### Problem to work on:
Transcribe, exactly as they appear, the line that contains "[bezel(*RED_POS), bezel(*GREEN_POS)], HEAD)", the line that contains "record = json.load(file)", and every line in between, and nothing else.

### Dataset extract:
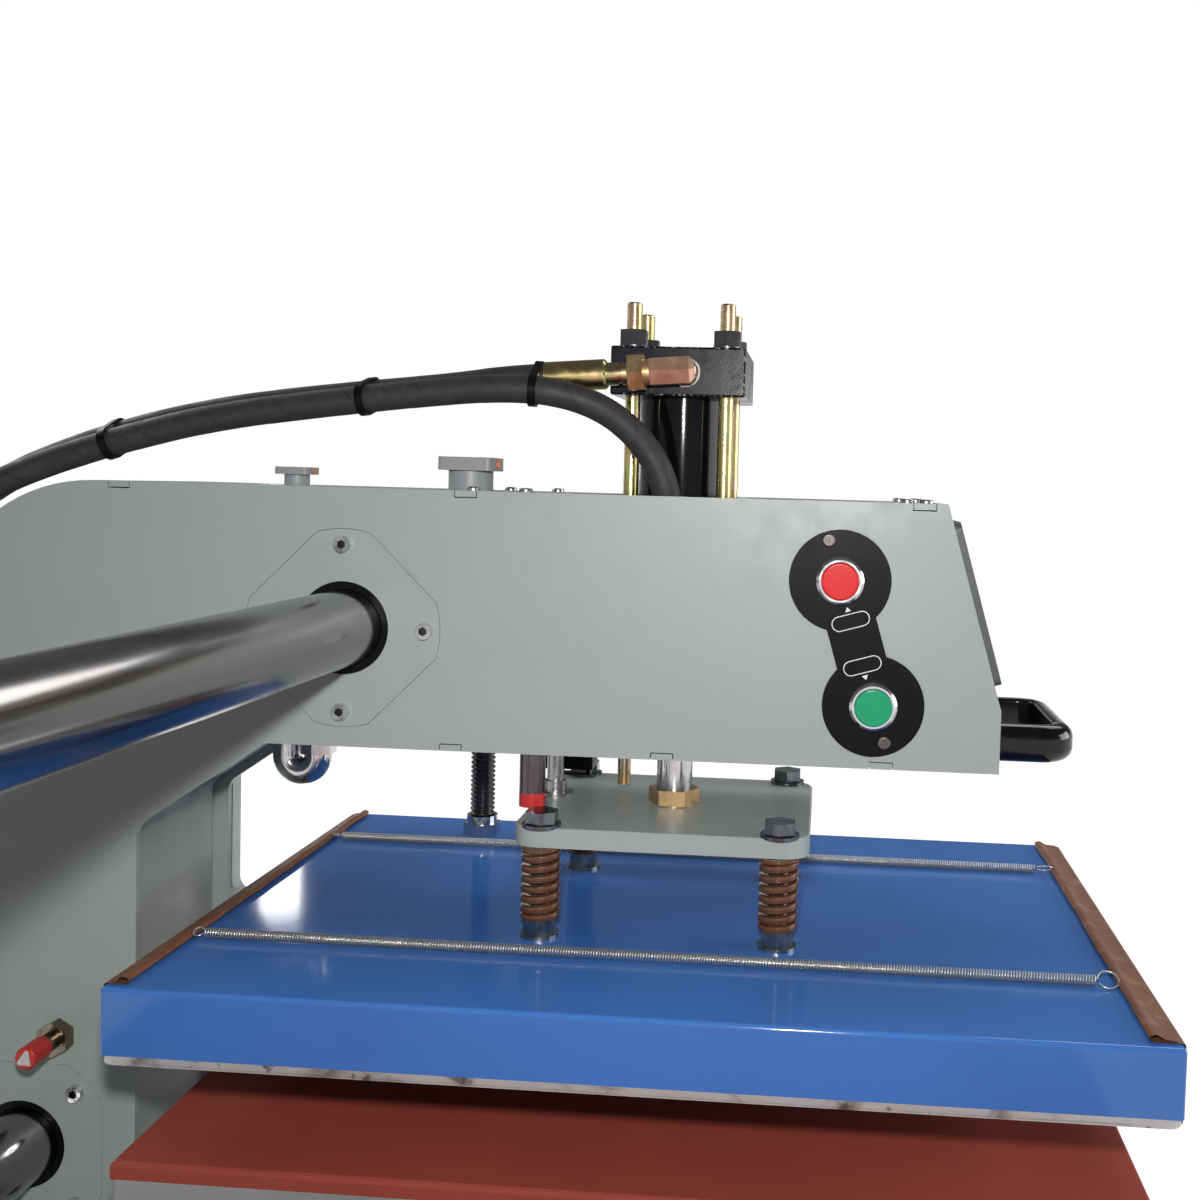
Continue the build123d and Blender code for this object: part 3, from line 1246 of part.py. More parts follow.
def shaft_parts():
    frame = end_frame()
    clamps = [piece for centre, turn in BEARINGS for piece in shaft_clamp(centre)]
    save("end_frames", [frame, mirrored(frame)])
    save("shaft_clamps", clamps + [mirrored(piece) for piece in clamps] + foot_bolts())
    bars = [rod_x(-SHAFT_END, SHAFT_END, *centre, SHAFT_R) for centre, turn in BEARINGS]
    save("guide_shafts", [chamfer(bar.edges().filter_by(GeomType.CIRCLE), 1.5) for bar in bars])


# Base cabinet and what it holds

def base_parts():
    half_y = (BASE_BACK - BASE_FRONT) / 2
    deck = Pos(0, BASE_FRONT + half_y, 0) * rounded_plate(BASE_HALF_X, half_y, 8, DECK_BOTTOM, DECK_TOP)
    tray = block(-BASE_HALF_X, BASE_HALF_X, BASE_FRONT, BASE_BACK, TRAY_BOTTOM, TRAY_TOP)
    posts = []
    feet = []
    for sx, y0 in ((-1, BASE_FRONT), (1, BASE_FRONT), (-1, BASE_BACK - POST_W), (1, BASE_BACK - POST_W)):
        x0 = -BASE_HALF_X if sx < 0 else BASE_HALF_X - POST_W
        post = block(x0, x0 + POST_W, y0, y0 + POST_W, TRAY_TOP, DECK_BOTTOM)
        hollow = block(x0 + POST_WALL, x0 + POST_W - POST_WALL, y0 + POST_WALL, y0 + POST_W - POST_WALL,
                       TRAY_TOP - 1, DECK_BOTTOM + 1)
        posts.append(post - hollow)
        x = sx * (BASE_HALF_X - POST_W)
        y = y0 + POST_W if y0 < 0 else y0
        feet.append(rod(x, y, FLOOR_Z, FLOOR_Z + 14, FOOT_R) + rod(x, y, FLOOR_Z + 14, TRAY_BOTTOM, 9)
                    + hexagon(x, y, TRAY_BOTTOM - 12, TRAY_BOTTOM, 26))
    save("base_frame", [deck, tray] + posts)
    save("levelling_feet", feet)
    save("cabinet_panels", cabinet_panels())


def louvred(panel, cutter, count, pitch):
    for i in range(count):
        panel -= Pos(0, 0, i * pitch) * cutter
    return panel


def cabinet_panels():
    """Front, back and two side sheets between the posts, the last three with louvre slots."""
    y0 = BASE_FRONT + POST_W
    y1 = BASE_BACK - POST_W
    x1 = BASE_HALF_X - POST_W
    z0 = TRAY_TOP + LOUVRE_FOOT
    z1 = z0 + LOUVRE_T
    front = block(-x1, x1, BASE_FRONT, BASE_FRONT + PANEL_SHEET, TRAY_TOP, DECK_BOTTOM)
    back = block(-x1, x1, BASE_BACK - PANEL_SHEET, BASE_BACK, TRAY_TOP, DECK_BOTTOM)
    side = block(BASE_HALF_X - PANEL_SHEET, BASE_HALF_X, y0, y1, TRAY_TOP, DECK_BOTTOM)
    across = block(-LOUVRE_LENGTH / 2, LOUVRE_LENGTH / 2, BASE_BACK - 10, BASE_BACK + 10, z0, z1)
    louvre_end = y1 - LOUVRE_FROM_BACK
    along = block(BASE_HALF_X - 10, BASE_HALF_X + 10, louvre_end - LOUVRE_LENGTH, louvre_end, z0, z1)
    side = louvred(side, along, LOUVRES, LOUVRE_PITCH)
    return [front, louvred(back, across, LOUVRES, LOUVRE_PITCH), side, mirrored(side)]


def standing_box(size, right, back):
    """Limits of a box on the tray whose right and back sides are given."""
    width, depth, height = size
    return right - width, right, back - depth, back, TRAY_TOP, TRAY_TOP + height


def power_parts():
    """Oil tank with its motor and pump, valve block and electrical box, all on the cabinet's tray."""
    tank_box = standing_box(TANK_SIZE, BASE_HALF_X - TANK_FROM_RIGHT, BASE_BACK - TANK_FROM_BACK)
    x0, x1, y0, y1, foot, top = tank_box
    tank = fillet(block(*tank_box).edges().filter_by(Axis.Z), TANK_CORNER_R)
    tank += rod(x1 - 2 * FILLER_R, y0 + 2 * FILLER_R, top, top + 22, FILLER_R)
    mx, my = x0 + MOTOR_FROM_SIDE, (y0 + y1) / 2
    motor_foot = top + FLANGE_LENGTH
    motor = rod(mx, my, top, motor_foot, MOTOR_R * 0.76)
    motor += rod(mx, my, motor_foot, motor_foot + MOTOR_LENGTH, MOTOR_R)
    for k in range(MOTOR_FINS):
        place = Pos(mx, my, motor_foot + MOTOR_LENGTH / 2) * Rot(Z=k * 360 / MOTOR_FINS)
        motor += place * Pos(MOTOR_R + 2, 0, 0) * Box(8, 4, MOTOR_LENGTH - 40)
    box_foot = motor_foot + TERMINAL_FOOT
    motor += block(mx + MOTOR_R - 6, mx + MOTOR_R + TERMINAL_REACH, my - TERMINAL_HALF, my + TERMINAL_HALF,
                   box_foot, box_foot + TERMINAL_H)
    bx = mx + VALVE_OFFSET
    valve_top = top + VALVE_H
    coil_z = valve_top + COIL_BLOCK_H / 2
    valve = block(bx - VALVE_HALF, bx + VALVE_HALF, my - 40, my + 40, top, valve_top)
    valve += block(bx - 25, bx + 25, my - 30, my + 30, valve_top, valve_top + COIL_BLOCK_H)
    valve += rod_y(my + 30, my + 30 + SOLENOID_LENGTH, bx, coil_z, SOLENOID_R)
    valve += rod_y(my - 30 - SOLENOID_LENGTH, my - 30, bx, coil_z, SOLENOID_R)
    limits = standing_box(BOX_SIZE, BASE_HALF_X - BOX_FROM_RIGHT, BASE_BACK - BOX_FROM_BACK)
    bx0, bx1, by0, by1, bz0, bz1 = limits
    wall = PANEL_SHEET
    box = block(*limits) - block(bx0 + wall, bx1 - wall, by0 + wall, by1 - wall, bz0 + wall, bz1 - wall)
    save("oil_tank", [tank])
    save("pump_motor", [motor, valve])
    save("electrical_box", [box])


def head_parts():
    side_plates()
    save("upper_cover", [upper_cover()], HEAD)
    save("lower_cover", [lower_cover()], HEAD)
    save("front_cover", [front_cover()], HEAD)
    save("terminal_plugs", plugs(), HEAD)
    screws = bearing_parts()
    save("head_screws", screws + cover_screws(), HEAD)
    shock = shock_absorber()
    save("shock_absorbers", shock + [mirrored(piece) for piece in shock], HEAD)
    save("bumper_cap_left", [bumper_cap()], HEAD)
    save("bumper_cap_right", [mirrored(bumper_cap())], HEAD)
    cylinder_parts()
    hoses()
    save("conduit_elbow", conduit_elbow(), HEAD)
    save("stop_post", stop_post(), HEAD)
    save("position_sensors", position_sensors(), HEAD)
    save("button_plate", [button_plate()], HEAD)
    save("button_bezels", [bezel(*RED_POS), bezel(*GREEN_POS)], HEAD)
    save("red_button", [button(*RED_POS)], HEAD)
    save("green_button", [button(*GREEN_POS)], HEAD)
    save("control_panel", control_panel(), HEAD)
    save("pull_handle", [pull_handle()], HEAD)


head_parts()
ram_parts()
platen_parts()
conduit_parts()
tables()
shaft_parts()
base_parts()
power_parts()
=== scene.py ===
import json
from math import cos, hypot, pi, radians, sin, tau

import bmesh
import bpy
from mathutils import Matrix, Vector, noise


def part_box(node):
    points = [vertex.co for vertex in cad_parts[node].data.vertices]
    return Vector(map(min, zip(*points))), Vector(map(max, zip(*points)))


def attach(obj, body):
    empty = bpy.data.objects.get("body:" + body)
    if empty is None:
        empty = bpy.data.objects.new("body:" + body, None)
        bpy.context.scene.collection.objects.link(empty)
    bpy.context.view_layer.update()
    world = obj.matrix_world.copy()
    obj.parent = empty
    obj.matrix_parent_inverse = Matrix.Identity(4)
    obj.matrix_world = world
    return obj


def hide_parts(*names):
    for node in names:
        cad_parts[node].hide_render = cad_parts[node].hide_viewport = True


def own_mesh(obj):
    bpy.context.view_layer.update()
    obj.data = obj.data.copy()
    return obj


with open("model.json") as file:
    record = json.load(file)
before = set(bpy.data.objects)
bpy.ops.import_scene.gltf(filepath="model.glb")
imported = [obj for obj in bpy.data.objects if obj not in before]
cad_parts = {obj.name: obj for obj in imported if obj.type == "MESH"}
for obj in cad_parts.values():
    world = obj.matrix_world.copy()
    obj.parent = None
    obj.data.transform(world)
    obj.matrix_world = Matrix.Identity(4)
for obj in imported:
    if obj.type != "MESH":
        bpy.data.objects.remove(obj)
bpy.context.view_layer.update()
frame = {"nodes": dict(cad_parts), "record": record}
nodes = frame["nodes"]

# The head's own origin: the piston axis at the height of the raised platen's top.
MM = 0.001
rod_low, rod_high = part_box("piston_rod")
ORIGIN = Vector(((rod_low.x + rod_high.x) / 2, (rod_low.y + rod_high.y) / 2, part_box("platen_cover")[1].z))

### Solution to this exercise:
    save("button_bezels", [bezel(*RED_POS), bezel(*GREEN_POS)], HEAD)
    save("red_button", [button(*RED_POS)], HEAD)
    save("green_button", [button(*GREEN_POS)], HEAD)
    save("control_panel", control_panel(), HEAD)
    save("pull_handle", [pull_handle()], HEAD)


head_parts()
ram_parts()
platen_parts()
conduit_parts()
tables()
shaft_parts()
base_parts()
power_parts()
=== scene.py ===
import json
from math import cos, hypot, pi, radians, sin, tau

import bmesh
import bpy
from mathutils import Matrix, Vector, noise


def part_box(node):
    points = [vertex.co for vertex in cad_parts[node].data.vertices]
    return Vector(map(min, zip(*points))), Vector(map(max, zip(*points)))


def attach(obj, body):
    empty = bpy.data.objects.get("body:" + body)
    if empty is None:
        empty = bpy.data.objects.new("body:" + body, None)
        bpy.context.scene.collection.objects.link(empty)
    bpy.context.view_layer.update()
    world = obj.matrix_world.copy()
    obj.parent = empty
    obj.matrix_parent_inverse = Matrix.Identity(4)
    obj.matrix_world = world
    return obj


def hide_parts(*names):
    for node in names:
        cad_parts[node].hide_render = cad_parts[node].hide_viewport = True


def own_mesh(obj):
    bpy.context.view_layer.update()
    obj.data = obj.data.copy()
    return obj


with open("model.json") as file:
    record = json.load(file)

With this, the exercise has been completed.